The International Monetary Fund approved a $2.5 billion extended credit line for Sudan to help the country rebuild its economy and reduce poverty.
The country will also receive debt relief amounting to $50bn under the enhanced Heavily Indebted Poor Countries initiative, the fund said in a statement on Tuesday.
“Sudan’s external public debt will be irrevocably reduced – through the HIPC debt relief and other debt relief initiatives anchored to the HIPC initiative by more than $50bn in net present value terms, representing over 90 per cent of Sudan’s total external debt, if it reaches the HIPC completion point in about three years’ time," the IMF said.
The executive boards of the World Bank’s International Development Association and the fund have both approved debt relief for the country.
“Today marks an important milestone that will enable Sudan to significantly reduce its debt burden. This is a potentially transformative outcome for a nation of 44 million people that has suffered conflict, instability and economic isolation for decades," said World Bank Group president David Malpass.
“The World Bank has been providing pre-arrears clearance grants to Sudan and supporting the Sudan Family Support Programme, and I am looking forward to further scaling up our engagement to improve the living conditions of the Sudanese people."
Altogether, Sudan’s external debt burden is expected to fall from about $56bn, or 163 per cent of the gross domestic product, at the end of 2020 to $6bn, or 14 per cent of GDP, once the completion point is reached and with the participation of all creditors, according to the IMF.
The country's economy is forecast to grow by 0.4 per cent this year after shrinking by 3.6 per cent in 2020, according to the fund.
The African country is undertaking a number of reforms including the removal of fuel subsidies and broadening its tax base to stabilise its economy and boost growth. Earlier this year, it devalued its currency among other measures to help attract investment and boost exports.
IMF managing director Kristalina Georgieva said strong policy commitments by Khartoum have improved governance and helped to strengthen public finances while channelling assistance to the most vulnerable and reducing distortions by moving to a market-determined exchange rate system.

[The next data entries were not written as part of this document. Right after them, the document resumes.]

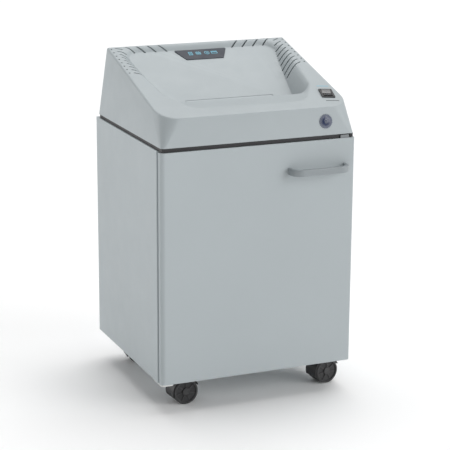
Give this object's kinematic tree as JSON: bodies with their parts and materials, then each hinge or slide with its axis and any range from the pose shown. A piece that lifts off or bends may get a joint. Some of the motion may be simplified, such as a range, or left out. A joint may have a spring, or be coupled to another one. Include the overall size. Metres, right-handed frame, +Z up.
{
  "type": "paper shredder",
  "caption": "Wheeled office paper shredder: grey cabinet with a hinged door and pull, sloping cutting head with feed recess, air slots and rocker switch, waste bin inside.",
  "frame": {"origin": "on the floor under the middle of the machine, handle included", "axes": "+X to the right facing the door, +Y to the back, +Z up"},
  "size_m": [0.38, 0.376, 0.63],
  "materials": {
    "grey_laminate": "light grey melamine laminate on chipboard, fine eggshell texture",
    "grey_plastic": "light grey moulded plastic, fine spark texture",
    "handle_plastic": "light grey satin plastic",
    "tongue_plastic": "mid grey plastic",
    "black_plastic": "black moulded plastic",
    "rocker_plastic": "black gloss plastic",
    "red_plastic": "red moulded plastic",
    "navy_gloss": "dark blue-grey printed foil",
    "seal_metal": "serrated metallic rim round a dark blue disc",
    "zinc": "zinc-plated steel",
    "cutter_steel": "hardened steel, oiled",
    "rotor_steel": "ground steel",
    "bronze": "sintered bronze",
    "nylon": "natural nylon",
    "motor_paint": "black enamelled steel tube",
    "cast_aluminium": "die-cast aluminium",
    "copper": "enamelled windings in a laminated core",
    "capacitor_can": "drawn aluminium can",
    "circuit_board": "green solder mask",
    "bin_plastic": "black polypropylene",
    "caster_plastic": "black nylon",
    "wheel_tyre": "black nylon wheel"
  },
  "bodies": {
    "cabinet": {"left_side_panel": "grey_laminate", "right_side_panel": "grey_laminate", "back_panel": "grey_laminate", "back_screws": "zinc", "bottom_panel": "grey_laminate", "pivot_pins": "zinc", "pivot_bracket": "zinc", "magnet_catch": "black_plastic", "interlock_switch": "black_plastic", "base_frame": "black_plastic", "head_cover": "grey_plastic", "badge_plate": "navy_gloss", "round_badge": "seal_metal", "switch_body": "black_plastic", "flap_pin": "zinc", "throat_funnel": "black_plastic", "cutter_plate_left": "zinc", "cutter_plate_right": "zinc", "shaft_bushes": "bronze", "tie_rods": "zinc", "front_stripper": "black_plastic", "rear_stripper": "black_plastic", "cluster_shaft": "zinc", "gear_plate": "zinc", "motor_casing": "motor_paint", "motor_end_bell": "cast_aluminium", "motor_bracket": "zinc", "motor_stator": "copper", "capacitor": "capacitor_can", "board_posts": "nylon", "control_board": "circuit_board", "power_inlet": "black_plastic", "waste_bin": "bin_plastic", "caster_sockets": "zinc"},
    "door": {"door_panel": "grey_laminate", "pivot_bushes": "black_plastic", "door_handle": "handle_plastic", "handle_screws": "zinc", "strike_plate": "zinc", "interlock_tongue": "tongue_plastic"},
    "rocker": {"switch_rocker": "rocker_plastic"},
    "flap": {"throat_flap": "grey_plastic"},
    "plunger": {"interlock_plunger": "red_plastic"},
    "front_roller": {"front_cutter": "cutter_steel", "front_sync_gear": "cutter_steel"},
    "rear_roller": {"rear_cutter": "cutter_steel", "rear_sync_gear": "cutter_steel", "main_gear": "nylon"},
    "cluster": {"cluster_gear": "nylon"},
    "rotor": {"motor_rotor": "rotor_steel", "motor_fan": "black_plastic"},
    "fork_front_left": {"caster_hood_front_left": "caster_plastic"},
    "wheels_front_left": {"caster_wheels_front_left": "wheel_tyre"},
    "fork_front_right": {"caster_hood_front_right": "caster_plastic"},
    "wheels_front_right": {"caster_wheels_front_right": "wheel_tyre"},
    "fork_rear_left": {"caster_hood_rear_left": "caster_plastic"},
    "wheels_rear_left": {"caster_wheels_rear_left": "wheel_tyre"},
    "fork_rear_right": {"caster_hood_rear_right": "caster_plastic"},
    "wheels_rear_right": {"caster_wheels_rear_right": "wheel_tyre"}
  },
  "joints": [
    {"name": "door_hinge", "type": "hinge", "parent": "cabinet", "child": "door", "pos_m": [-0.1805, -0.1505, 0.27375], "axis": [0, 0, -1], "range_deg": [0, 115]},
    {"name": "rocker_tilt", "type": "hinge", "parent": "cabinet", "child": "rocker", "pos_m": [0.1595, -0.10168, 0.55865], "axis": [0.9816, -0.1836, -0.0519], "range_deg": [-9, 9]},
    {"name": "flap_swing", "type": "hinge", "parent": "cabinet", "child": "flap", "pos_m": [0, -0.0235, 0.54279], "axis": [1, 0, 0], "range_deg": [0, 10], "stiffness_Nm_per_rad": 0.05, "springref_deg": -20.05},
    {"name": "interlock_travel", "type": "slide", "parent": "cabinet", "child": "plunger", "axis": [0, 1, 0], "range_m": [0, 0.0015], "stiffness_N_per_m": 200, "springref_m": -0.001},
    {"name": "rear_cutter_spin", "type": "hinge", "parent": "cabinet", "child": "rear_roller", "pos_m": [0, -0.0435, 0.496], "axis": [1, 0, 0], "continuous": true},
    {"name": "front_cutter_spin", "type": "hinge", "parent": "cabinet", "child": "front_roller", "pos_m": [0, -0.0765, 0.496], "axis": [1, 0, 0], "continuous": true},
    {"name": "cluster_spin", "type": "hinge", "parent": "cabinet", "child": "cluster", "pos_m": [0, 0.0025, 0.52428], "axis": [1, 0, 0], "continuous": true},
    {"name": "motor_spin", "type": "hinge", "parent": "cabinet", "child": "rotor", "pos_m": [0, 0.0475, 0.536], "axis": [1, 0, 0], "continuous": true},
    {"name": "swivel_front_left", "type": "hinge", "parent": "cabinet", "child": "fork_front_left", "pos_m": [-0.145, -0.105, 0.06], "axis": [0, 0, 1], "continuous": true},
    {"name": "roll_front_left", "type": "hinge", "parent": "fork_front_left", "child": "wheels_front_left", "pos_m": [-0.12702, -0.10406, 0.024], "axis": [0.0523, -0.9986, 0], "continuous": true},
    {"name": "swivel_front_right", "type": "hinge", "parent": "cabinet", "child": "fork_front_right", "pos_m": [0.145, -0.105, 0.06], "axis": [0, 0, 1], "continuous": true},
    {"name": "roll_front_right", "type": "hinge", "parent": "fork_front_right", "child": "wheels_front_right", "pos_m": [0.16278, -0.10218, 0.024], "axis": [0.1564, -0.9877, 0], "continuous": true},
    {"name": "swivel_rear_left", "type": "hinge", "parent": "cabinet", "child": "fork_rear_left", "pos_m": [-0.145, 0.14, 0.06], "axis": [0, 0, 1], "continuous": true},
    {"name": "roll_rear_left", "type": "hinge", "parent": "fork_rear_left", "child": "wheels_rear_left", "pos_m": [-0.1271, 0.13812, 0.024], "axis": [-0.1045, -0.9945, 0], "continuous": true},
    {"name": "swivel_rear_right", "type": "hinge", "parent": "cabinet", "child": "fork_rear_right", "pos_m": [0.145, 0.14, 0.06], "axis": [0, 0, 1], "continuous": true},
    {"name": "roll_rear_right", "type": "hinge", "parent": "fork_rear_right", "child": "wheels_rear_right", "pos_m": [0.16293, 0.14157, 0.024], "axis": [0.0872, -0.9962, 0], "continuous": true}
  ],
  "couplings": [
    {"joint": "front_cutter_spin", "follows": "rear_cutter_spin", "ratio": -1},
    {"joint": "cluster_spin", "follows": "rear_cutter_spin", "ratio": -5},
    {"joint": "motor_spin", "follows": "rear_cutter_spin", "ratio": 20.833}
  ]
}
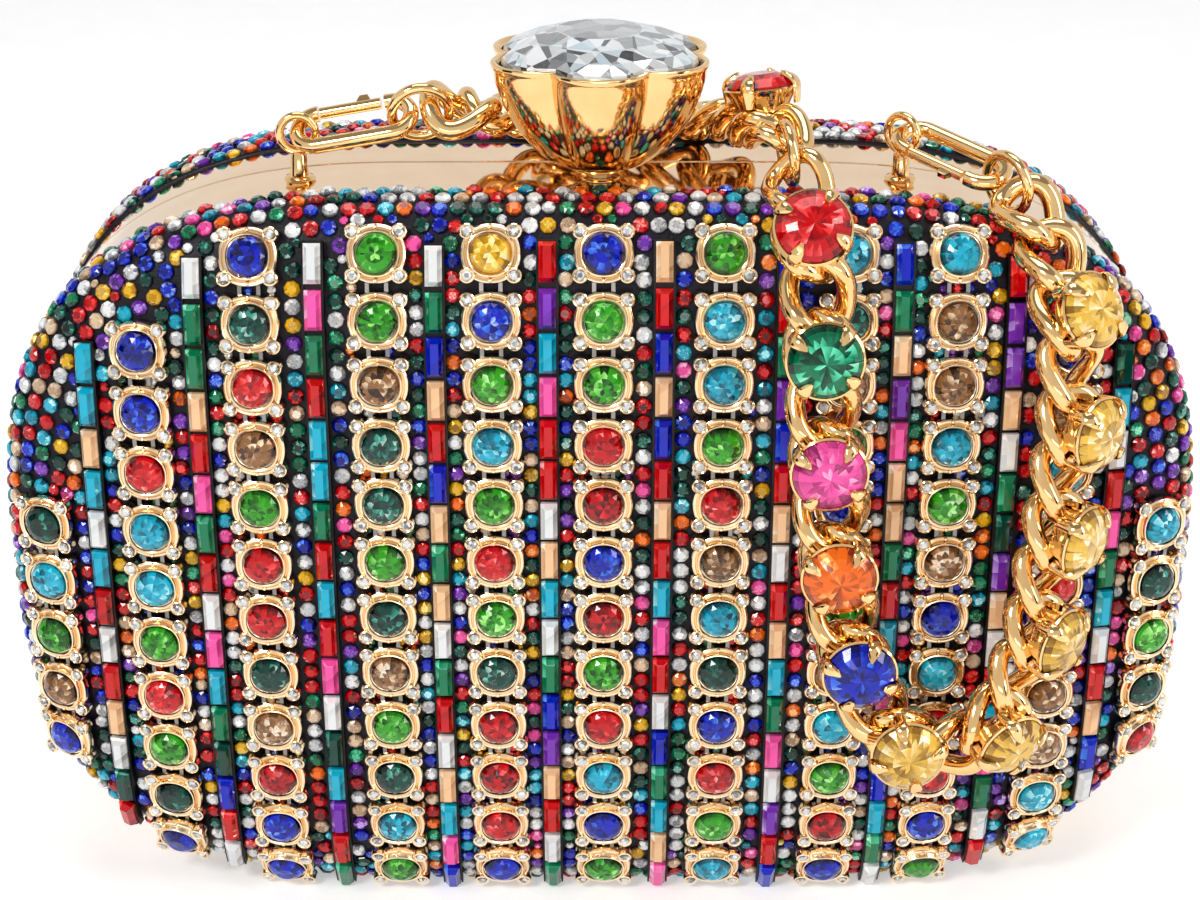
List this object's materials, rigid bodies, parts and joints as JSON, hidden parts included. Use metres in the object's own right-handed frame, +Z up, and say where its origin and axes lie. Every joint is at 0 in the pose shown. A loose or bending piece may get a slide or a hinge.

“The authorities have also completed a Poverty Reduction Strategy Paper reflecting the shared view of key stakeholders on a national road map to alleviate poverty and identify priority sectors to achieve this objective,” she said.
Sudan’s economy contracted for a third consecutive year in 2020 and growth is expected to pick up gradually this year as economic stability is restored, according to the IMF.
The fiscal deficit has come down and is expected to narrow further in 2021 but inflation, which stood at 379 per cent in May, continues to remain very high, compared to a year ago.
“This decision is an important milestone that will support Sudan’s reform and development agenda and our efforts to move away from the past and foster better lives for our people,” said Sudanese Prime Minister Abdalla Hamdok.
Last year, the US removed Sudan from its state sponsors of terrorism list, paving the way for the country to receive financial assistance from the World Bank and the IMF.
Next month, a meeting of the Paris Club, an informal group of 22 government creditors, will meet to decide how much debt relief Sudan will get.